» DIRECTIONS FOR THIS TASK: Output a verbatim copy of the data, cut off after the line that contains "overlay_top = 6.05; // [5.5:0.05:8]".

» MATERIAL PROVIDED:
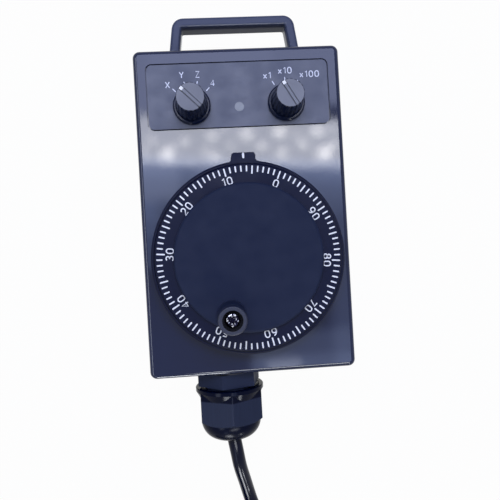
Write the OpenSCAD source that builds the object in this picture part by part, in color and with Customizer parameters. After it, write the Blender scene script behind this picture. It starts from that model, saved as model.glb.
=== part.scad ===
// Hand-held pulse generator with an 80 mm class handwheel, two rotary selectors, a hanging handle
// and a cable gland. It lies on its back: +Z out of the front panel, +Y towards the handle,
// origin at the centre of the rear face.

/* [Case] */
// Width of the case
case_w = 90; // [87:1:110]
// Length of the case, without the handle and the gland
case_l = 142; // [139:1:160]
// Depth of the case, from the rear face to the front panel
case_h = 38; // [38:0.5:46]
// Thickness of the moulded walls and of the front panel
wall = 2.5; // [2.2:0.1:3]
// Corner radius of the case, seen from the front
corner_r = 3; // [2.6:0.1:5]
// Radius of the moulded front edge
edge_r = 2; // [0.8:0.1:2.2]
// Depth of the rear cover
cover_h = 5; // [4.6:0.1:5.4]
// Width and depth of the cord of the case gasket
gasket_t = 1; // [0.8:0.1:1.2]
// Distance of the cover screws from the outer faces
boss_inset = 5.6; // [5.4:0.1:6.2]
// Radius of the screw bosses
boss_r = 4; // [3.6:0.1:4.4]

/* [Control overlay] */
// Width of the label overlay
overlay_w = 78.6; // [70:0.2:80]
// Length of the label overlay
overlay_l = 27.9; // [24:0.1:30]
// Thickness of the label overlay, flush with the panel
overlay_t = 0.5; // [0.3:0.1:0.8]
// Groove round the label overlay
overlay_gap = 0.5; // [0.2:0.05:0.6]
// Distance from the top of the case to the overlay's recess
overlay_top = 6.05; // [5.5:0.05:8]

/* [Handwheel] */
// Distance of the dial's centre below the middle of the case
dial_drop = 20.4; // [19:0.2:21]
// Radius of the handwheel's scale ring
wheel_r = 39.2; // [38.4:0.1:39.6]
// Height of the scale ring above the panel
scale_h = 10; // [9.6:0.1:11]
// Radius of the raised front disc
disc_r = 31.1; // [29:0.1:32]
// Thickness of the raised front disc
disc_t = 3; // [2.8:0.1:3.6]
// Rounding of the front disc's edge
disc_edge = 1.2; // [0.6:0.1:1.6]
// Radial gap between the handwheel and the index flange
wheel_gap = 0.4; // [0.3:0.05:0.6]
// Wall of the index flange
flange_wall = 1.2; // [1:0.1:1.6]
// Height of the index flange above the panel
flange_h = 8; // [7.4:0.1:9]
// How far the index tab stands out from the flange
tab_out = 3.3; // [2.4:0.1:4]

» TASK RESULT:
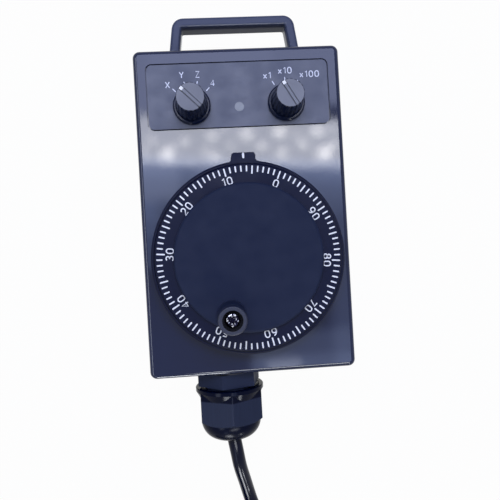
Write the OpenSCAD source that builds the object in this picture part by part, in color and with Customizer parameters. After it, write the Blender scene script behind this picture. It starts from that model, saved as model.glb.
=== part.scad ===
// Hand-held pulse generator with an 80 mm class handwheel, two rotary selectors, a hanging handle
// and a cable gland. It lies on its back: +Z out of the front panel, +Y towards the handle,
// origin at the centre of the rear face.

/* [Case] */
// Width of the case
case_w = 90; // [87:1:110]
// Length of the case, without the handle and the gland
case_l = 142; // [139:1:160]
// Depth of the case, from the rear face to the front panel
case_h = 38; // [38:0.5:46]
// Thickness of the moulded walls and of the front panel
wall = 2.5; // [2.2:0.1:3]
// Corner radius of the case, seen from the front
corner_r = 3; // [2.6:0.1:5]
// Radius of the moulded front edge
edge_r = 2; // [0.8:0.1:2.2]
// Depth of the rear cover
cover_h = 5; // [4.6:0.1:5.4]
// Width and depth of the cord of the case gasket
gasket_t = 1; // [0.8:0.1:1.2]
// Distance of the cover screws from the outer faces
boss_inset = 5.6; // [5.4:0.1:6.2]
// Radius of the screw bosses
boss_r = 4; // [3.6:0.1:4.4]

/* [Control overlay] */
// Width of the label overlay
overlay_w = 78.6; // [70:0.2:80]
// Length of the label overlay
overlay_l = 27.9; // [24:0.1:30]
// Thickness of the label overlay, flush with the panel
overlay_t = 0.5; // [0.3:0.1:0.8]
// Groove round the label overlay
overlay_gap = 0.5; // [0.2:0.05:0.6]
// Distance from the top of the case to the overlay's recess
overlay_top = 6.05; // [5.5:0.05:8]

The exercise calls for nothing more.